### Dataset extract:

· · · ·

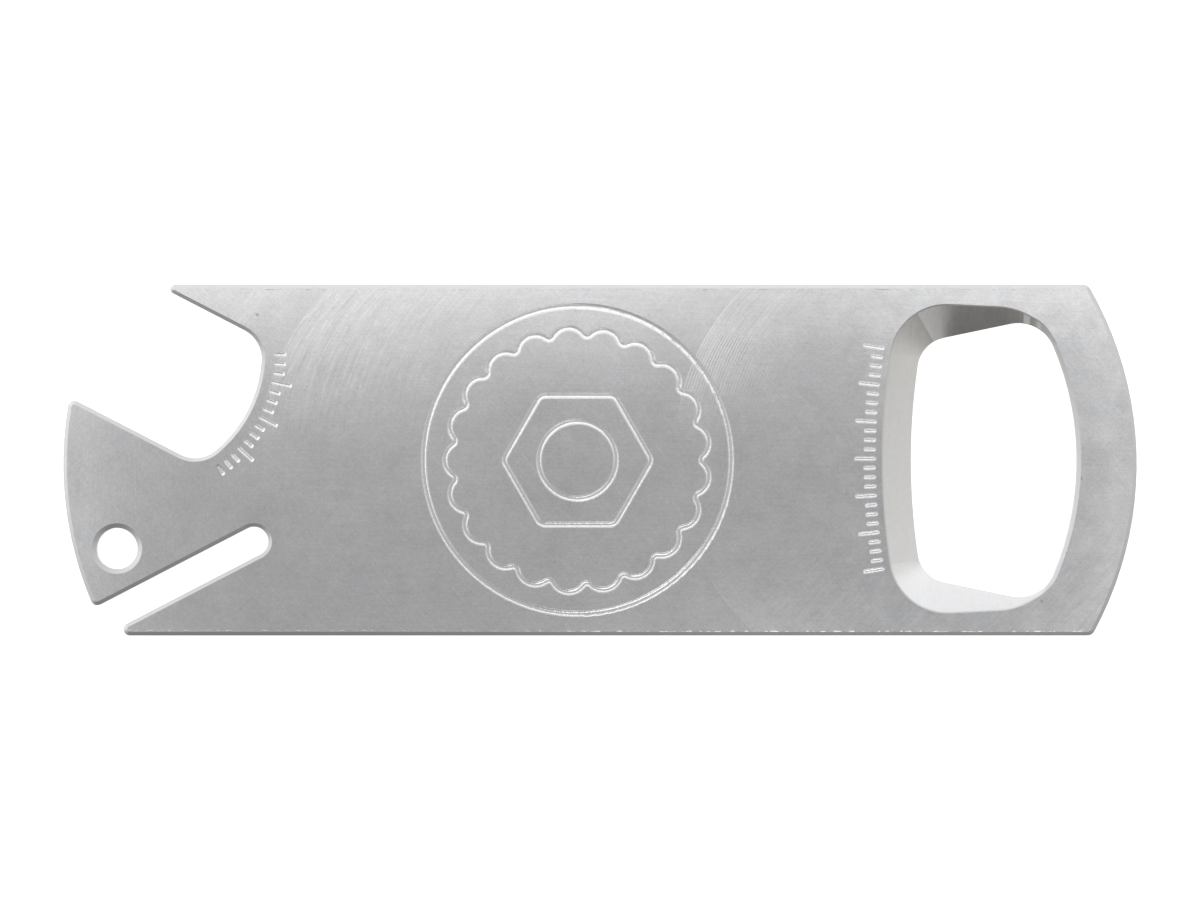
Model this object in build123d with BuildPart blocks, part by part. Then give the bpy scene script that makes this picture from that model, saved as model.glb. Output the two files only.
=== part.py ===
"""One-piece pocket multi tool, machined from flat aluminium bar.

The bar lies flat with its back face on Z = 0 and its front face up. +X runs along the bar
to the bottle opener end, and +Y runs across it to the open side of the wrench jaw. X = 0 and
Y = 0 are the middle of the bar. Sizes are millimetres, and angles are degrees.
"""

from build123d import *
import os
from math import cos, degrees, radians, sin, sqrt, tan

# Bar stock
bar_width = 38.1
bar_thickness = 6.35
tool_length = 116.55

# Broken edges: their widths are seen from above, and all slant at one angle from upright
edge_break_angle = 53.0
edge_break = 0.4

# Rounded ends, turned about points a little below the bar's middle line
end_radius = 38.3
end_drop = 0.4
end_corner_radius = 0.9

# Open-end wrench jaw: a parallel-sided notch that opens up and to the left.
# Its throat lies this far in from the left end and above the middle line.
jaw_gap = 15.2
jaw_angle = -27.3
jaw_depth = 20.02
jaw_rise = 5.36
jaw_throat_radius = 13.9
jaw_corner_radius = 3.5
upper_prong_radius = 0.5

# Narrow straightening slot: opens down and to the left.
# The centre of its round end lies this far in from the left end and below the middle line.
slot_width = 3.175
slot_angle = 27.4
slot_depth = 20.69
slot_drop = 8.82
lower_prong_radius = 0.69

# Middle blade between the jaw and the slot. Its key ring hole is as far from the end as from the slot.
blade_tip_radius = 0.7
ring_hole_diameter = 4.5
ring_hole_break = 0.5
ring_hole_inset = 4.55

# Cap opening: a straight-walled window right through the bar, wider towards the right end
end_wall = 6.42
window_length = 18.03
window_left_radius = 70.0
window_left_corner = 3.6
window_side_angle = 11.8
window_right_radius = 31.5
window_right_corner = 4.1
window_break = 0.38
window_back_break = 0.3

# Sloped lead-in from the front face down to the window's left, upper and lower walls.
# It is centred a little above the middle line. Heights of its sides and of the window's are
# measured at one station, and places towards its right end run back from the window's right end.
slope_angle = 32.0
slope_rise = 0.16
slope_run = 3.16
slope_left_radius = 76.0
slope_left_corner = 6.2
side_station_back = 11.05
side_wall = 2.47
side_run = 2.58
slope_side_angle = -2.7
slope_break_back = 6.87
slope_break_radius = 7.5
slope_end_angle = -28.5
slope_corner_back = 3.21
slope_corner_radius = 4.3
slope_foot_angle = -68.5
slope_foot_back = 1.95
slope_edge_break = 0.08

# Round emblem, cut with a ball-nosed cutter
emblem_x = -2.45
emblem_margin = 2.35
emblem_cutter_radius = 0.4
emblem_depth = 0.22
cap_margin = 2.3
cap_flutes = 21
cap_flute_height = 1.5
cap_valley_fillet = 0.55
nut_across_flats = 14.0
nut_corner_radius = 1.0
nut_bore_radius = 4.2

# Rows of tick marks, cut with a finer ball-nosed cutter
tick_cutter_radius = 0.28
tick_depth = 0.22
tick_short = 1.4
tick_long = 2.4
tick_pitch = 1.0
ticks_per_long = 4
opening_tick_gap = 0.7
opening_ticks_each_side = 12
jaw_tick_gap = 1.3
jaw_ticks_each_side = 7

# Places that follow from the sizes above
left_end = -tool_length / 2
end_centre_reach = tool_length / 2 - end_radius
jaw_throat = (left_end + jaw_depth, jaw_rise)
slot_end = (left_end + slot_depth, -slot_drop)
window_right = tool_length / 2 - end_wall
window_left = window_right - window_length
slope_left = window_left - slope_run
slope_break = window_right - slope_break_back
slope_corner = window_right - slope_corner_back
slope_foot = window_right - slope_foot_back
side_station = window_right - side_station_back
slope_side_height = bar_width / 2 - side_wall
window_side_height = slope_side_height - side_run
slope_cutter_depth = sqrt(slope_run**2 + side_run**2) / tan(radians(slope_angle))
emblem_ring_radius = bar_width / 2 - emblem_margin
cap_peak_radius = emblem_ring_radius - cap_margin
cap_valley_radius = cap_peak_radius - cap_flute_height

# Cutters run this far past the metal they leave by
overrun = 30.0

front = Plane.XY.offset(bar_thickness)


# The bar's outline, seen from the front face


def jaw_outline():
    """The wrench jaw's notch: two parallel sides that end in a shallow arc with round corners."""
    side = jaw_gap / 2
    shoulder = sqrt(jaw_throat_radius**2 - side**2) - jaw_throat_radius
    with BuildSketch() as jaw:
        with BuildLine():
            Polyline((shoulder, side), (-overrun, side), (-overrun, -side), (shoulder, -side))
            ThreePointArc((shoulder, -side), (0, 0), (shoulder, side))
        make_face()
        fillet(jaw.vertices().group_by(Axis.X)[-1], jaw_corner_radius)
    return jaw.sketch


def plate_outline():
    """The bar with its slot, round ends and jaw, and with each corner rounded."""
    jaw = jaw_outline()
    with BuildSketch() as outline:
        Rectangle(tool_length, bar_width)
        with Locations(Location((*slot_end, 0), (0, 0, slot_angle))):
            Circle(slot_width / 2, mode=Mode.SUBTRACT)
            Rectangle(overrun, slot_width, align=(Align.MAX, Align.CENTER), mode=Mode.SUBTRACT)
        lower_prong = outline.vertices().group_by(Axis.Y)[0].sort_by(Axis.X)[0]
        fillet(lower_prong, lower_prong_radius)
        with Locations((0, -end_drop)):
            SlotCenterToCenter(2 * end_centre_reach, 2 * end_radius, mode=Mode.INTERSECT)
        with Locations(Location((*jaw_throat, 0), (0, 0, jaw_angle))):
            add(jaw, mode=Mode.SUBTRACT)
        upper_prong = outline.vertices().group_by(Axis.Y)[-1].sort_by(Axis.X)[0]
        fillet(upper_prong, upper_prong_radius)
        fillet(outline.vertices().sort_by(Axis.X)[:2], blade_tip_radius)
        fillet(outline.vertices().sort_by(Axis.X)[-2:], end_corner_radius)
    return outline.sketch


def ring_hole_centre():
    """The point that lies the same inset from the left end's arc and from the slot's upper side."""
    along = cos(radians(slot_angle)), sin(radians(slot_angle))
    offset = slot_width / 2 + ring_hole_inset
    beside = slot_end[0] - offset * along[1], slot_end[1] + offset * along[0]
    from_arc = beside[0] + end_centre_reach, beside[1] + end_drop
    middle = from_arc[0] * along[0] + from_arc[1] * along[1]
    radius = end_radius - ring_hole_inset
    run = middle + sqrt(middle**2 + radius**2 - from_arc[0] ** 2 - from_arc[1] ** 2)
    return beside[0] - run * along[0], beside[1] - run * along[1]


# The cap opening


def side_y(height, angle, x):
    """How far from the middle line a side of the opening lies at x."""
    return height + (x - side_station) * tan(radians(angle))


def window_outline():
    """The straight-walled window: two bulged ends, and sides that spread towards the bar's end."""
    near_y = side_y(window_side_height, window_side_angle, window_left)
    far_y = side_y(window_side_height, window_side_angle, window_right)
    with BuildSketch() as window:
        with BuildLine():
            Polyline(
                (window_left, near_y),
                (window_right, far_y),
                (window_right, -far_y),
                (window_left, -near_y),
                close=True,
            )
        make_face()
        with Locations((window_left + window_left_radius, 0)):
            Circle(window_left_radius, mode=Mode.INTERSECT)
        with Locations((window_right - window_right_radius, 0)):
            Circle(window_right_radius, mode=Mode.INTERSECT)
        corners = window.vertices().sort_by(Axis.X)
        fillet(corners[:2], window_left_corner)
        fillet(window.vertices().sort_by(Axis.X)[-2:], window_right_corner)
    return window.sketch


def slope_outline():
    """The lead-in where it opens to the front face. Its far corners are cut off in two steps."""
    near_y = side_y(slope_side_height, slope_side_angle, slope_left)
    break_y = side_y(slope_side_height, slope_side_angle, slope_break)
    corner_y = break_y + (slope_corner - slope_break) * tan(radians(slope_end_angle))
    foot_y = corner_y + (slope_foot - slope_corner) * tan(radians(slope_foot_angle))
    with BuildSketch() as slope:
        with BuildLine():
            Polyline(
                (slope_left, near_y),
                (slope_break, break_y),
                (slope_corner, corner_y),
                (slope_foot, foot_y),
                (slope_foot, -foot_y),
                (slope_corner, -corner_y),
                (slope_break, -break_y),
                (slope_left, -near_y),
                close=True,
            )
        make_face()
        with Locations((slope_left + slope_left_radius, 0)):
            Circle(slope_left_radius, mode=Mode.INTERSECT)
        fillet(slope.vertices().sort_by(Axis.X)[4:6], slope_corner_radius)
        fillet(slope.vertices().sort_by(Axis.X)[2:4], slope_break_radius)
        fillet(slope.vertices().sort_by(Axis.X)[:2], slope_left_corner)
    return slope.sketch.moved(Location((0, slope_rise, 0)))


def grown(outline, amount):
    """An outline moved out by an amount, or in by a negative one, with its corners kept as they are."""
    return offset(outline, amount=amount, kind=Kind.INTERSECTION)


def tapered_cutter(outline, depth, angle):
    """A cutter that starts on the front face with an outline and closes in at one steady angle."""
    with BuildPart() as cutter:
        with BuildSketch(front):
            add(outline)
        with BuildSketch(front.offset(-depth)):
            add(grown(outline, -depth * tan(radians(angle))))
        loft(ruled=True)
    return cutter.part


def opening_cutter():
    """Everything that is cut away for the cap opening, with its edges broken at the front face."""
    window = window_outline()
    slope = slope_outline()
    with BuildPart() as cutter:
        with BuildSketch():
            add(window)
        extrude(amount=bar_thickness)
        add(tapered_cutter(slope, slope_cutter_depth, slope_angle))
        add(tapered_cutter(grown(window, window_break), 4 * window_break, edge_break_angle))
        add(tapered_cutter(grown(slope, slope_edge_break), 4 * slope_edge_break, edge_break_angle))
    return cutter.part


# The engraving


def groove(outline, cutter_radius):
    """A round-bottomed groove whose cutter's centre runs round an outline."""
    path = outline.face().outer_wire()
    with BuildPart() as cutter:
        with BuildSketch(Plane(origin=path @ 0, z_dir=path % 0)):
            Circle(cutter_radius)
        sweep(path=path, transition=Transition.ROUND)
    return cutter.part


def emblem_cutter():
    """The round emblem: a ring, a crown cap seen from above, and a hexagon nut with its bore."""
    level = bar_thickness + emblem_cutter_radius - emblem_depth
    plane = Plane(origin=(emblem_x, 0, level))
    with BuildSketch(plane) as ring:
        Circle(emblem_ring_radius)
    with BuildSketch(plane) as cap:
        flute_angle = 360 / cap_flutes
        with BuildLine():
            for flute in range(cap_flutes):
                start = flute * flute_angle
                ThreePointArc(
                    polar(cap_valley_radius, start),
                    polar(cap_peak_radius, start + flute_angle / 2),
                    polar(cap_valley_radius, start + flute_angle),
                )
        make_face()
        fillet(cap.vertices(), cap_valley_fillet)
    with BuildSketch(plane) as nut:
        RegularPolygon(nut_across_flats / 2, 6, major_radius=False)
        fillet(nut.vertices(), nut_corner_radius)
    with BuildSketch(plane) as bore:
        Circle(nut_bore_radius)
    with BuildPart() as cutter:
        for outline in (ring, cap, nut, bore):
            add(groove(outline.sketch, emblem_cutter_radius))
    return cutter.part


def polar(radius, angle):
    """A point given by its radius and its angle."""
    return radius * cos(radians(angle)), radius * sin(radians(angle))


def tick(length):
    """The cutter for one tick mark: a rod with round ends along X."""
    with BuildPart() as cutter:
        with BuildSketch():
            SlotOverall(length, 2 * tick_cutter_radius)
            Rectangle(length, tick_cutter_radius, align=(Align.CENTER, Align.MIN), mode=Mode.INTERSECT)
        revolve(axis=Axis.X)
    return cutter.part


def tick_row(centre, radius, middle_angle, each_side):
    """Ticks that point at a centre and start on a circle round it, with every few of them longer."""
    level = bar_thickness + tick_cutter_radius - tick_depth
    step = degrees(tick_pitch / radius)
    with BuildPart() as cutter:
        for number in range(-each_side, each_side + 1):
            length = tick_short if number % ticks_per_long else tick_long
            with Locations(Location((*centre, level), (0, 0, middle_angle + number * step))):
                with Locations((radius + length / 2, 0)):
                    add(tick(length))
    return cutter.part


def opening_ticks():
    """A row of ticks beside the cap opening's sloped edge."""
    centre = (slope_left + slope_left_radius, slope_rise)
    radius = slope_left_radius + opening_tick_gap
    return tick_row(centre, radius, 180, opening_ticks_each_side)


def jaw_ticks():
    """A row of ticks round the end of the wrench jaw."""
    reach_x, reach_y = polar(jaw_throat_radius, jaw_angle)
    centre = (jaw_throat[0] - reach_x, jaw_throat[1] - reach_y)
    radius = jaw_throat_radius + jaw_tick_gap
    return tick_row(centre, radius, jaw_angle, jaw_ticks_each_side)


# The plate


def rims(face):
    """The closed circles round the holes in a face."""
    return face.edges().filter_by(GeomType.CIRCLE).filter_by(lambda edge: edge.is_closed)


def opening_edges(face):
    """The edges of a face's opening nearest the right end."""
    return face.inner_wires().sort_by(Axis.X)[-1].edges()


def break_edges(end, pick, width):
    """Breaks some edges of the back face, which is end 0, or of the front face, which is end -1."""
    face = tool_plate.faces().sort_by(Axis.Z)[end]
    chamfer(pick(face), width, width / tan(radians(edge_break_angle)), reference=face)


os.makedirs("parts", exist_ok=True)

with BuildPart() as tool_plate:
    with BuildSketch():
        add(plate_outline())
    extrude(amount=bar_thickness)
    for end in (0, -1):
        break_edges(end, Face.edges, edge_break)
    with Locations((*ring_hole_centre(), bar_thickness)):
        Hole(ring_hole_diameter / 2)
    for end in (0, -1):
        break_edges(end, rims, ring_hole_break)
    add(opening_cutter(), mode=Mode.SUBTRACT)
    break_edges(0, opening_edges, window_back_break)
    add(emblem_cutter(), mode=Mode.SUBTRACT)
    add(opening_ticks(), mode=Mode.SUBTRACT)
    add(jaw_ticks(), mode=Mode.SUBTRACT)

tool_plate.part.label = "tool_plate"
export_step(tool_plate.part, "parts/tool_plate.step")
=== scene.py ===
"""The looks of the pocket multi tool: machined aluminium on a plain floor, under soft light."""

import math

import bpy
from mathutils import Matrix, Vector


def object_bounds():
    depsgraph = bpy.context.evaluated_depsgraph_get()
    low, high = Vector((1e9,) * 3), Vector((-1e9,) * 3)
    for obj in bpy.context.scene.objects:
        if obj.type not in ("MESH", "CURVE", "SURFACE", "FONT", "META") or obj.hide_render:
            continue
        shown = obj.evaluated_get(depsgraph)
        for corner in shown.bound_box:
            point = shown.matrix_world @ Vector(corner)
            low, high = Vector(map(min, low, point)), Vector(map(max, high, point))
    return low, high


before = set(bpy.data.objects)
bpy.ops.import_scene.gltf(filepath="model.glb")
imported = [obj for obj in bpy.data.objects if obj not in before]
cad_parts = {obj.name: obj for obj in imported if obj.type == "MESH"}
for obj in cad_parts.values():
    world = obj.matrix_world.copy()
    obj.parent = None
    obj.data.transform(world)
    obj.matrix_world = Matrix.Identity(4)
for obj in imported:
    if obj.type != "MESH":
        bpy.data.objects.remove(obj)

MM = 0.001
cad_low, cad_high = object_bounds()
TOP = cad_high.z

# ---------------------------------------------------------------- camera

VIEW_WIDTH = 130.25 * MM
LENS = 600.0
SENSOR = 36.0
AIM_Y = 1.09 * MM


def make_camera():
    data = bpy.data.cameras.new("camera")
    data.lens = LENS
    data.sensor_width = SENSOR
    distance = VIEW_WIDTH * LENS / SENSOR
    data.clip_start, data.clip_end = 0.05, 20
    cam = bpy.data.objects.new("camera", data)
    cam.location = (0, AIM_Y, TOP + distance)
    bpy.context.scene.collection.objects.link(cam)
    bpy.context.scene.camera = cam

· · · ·

### Prompt:
Please write out exactly the lines from the start of the data through the line that contains "from math import", both ends included, and nothing else.

### Finished answer:
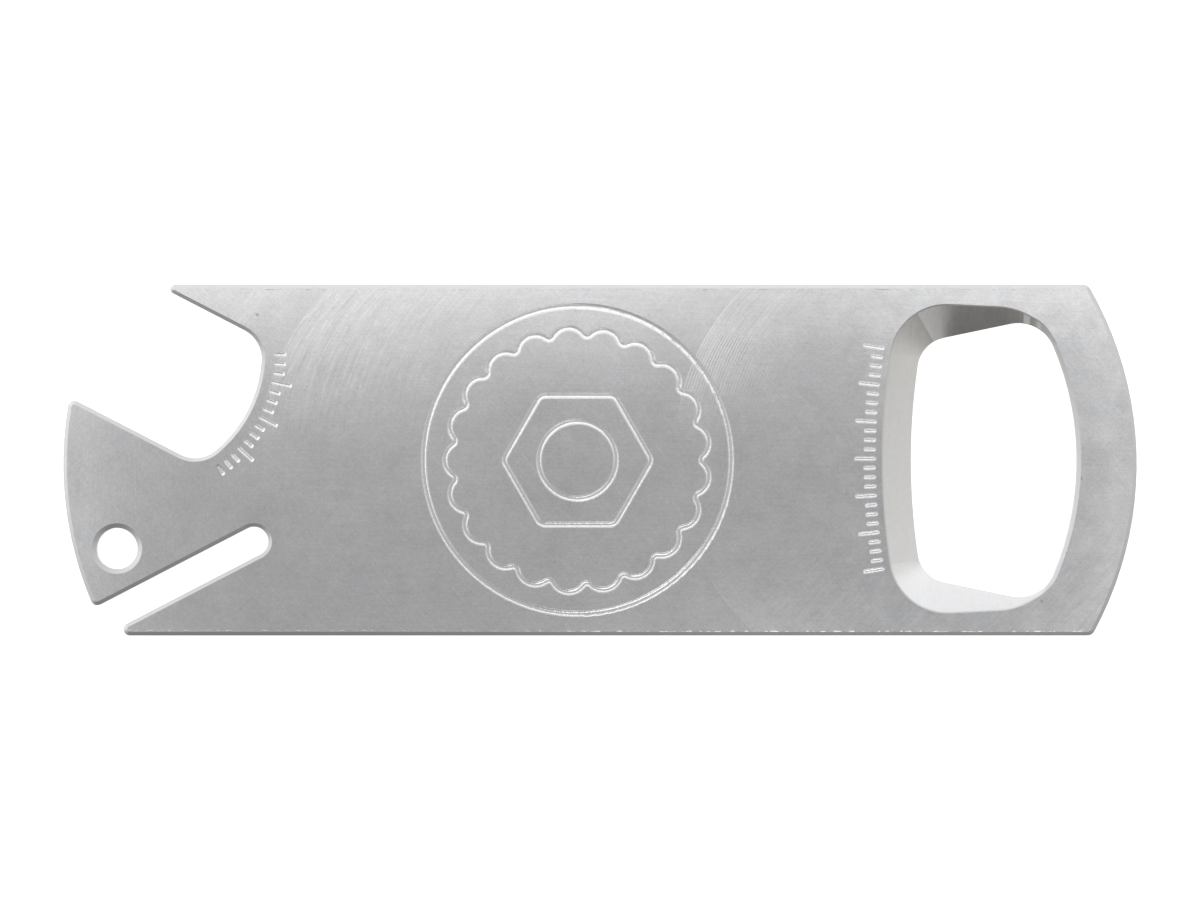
Model this object in build123d with BuildPart blocks, part by part. Then give the bpy scene script that makes this picture from that model, saved as model.glb. Output the two files only.
=== part.py ===
"""One-piece pocket multi tool, machined from flat aluminium bar.

The bar lies flat with its back face on Z = 0 and its front face up. +X runs along the bar
to the bottle opener end, and +Y runs across it to the open side of the wrench jaw. X = 0 and
Y = 0 are the middle of the bar. Sizes are millimetres, and angles are degrees.
"""

from build123d import *
import os
from math import cos, degrees, radians, sin, sqrt, tan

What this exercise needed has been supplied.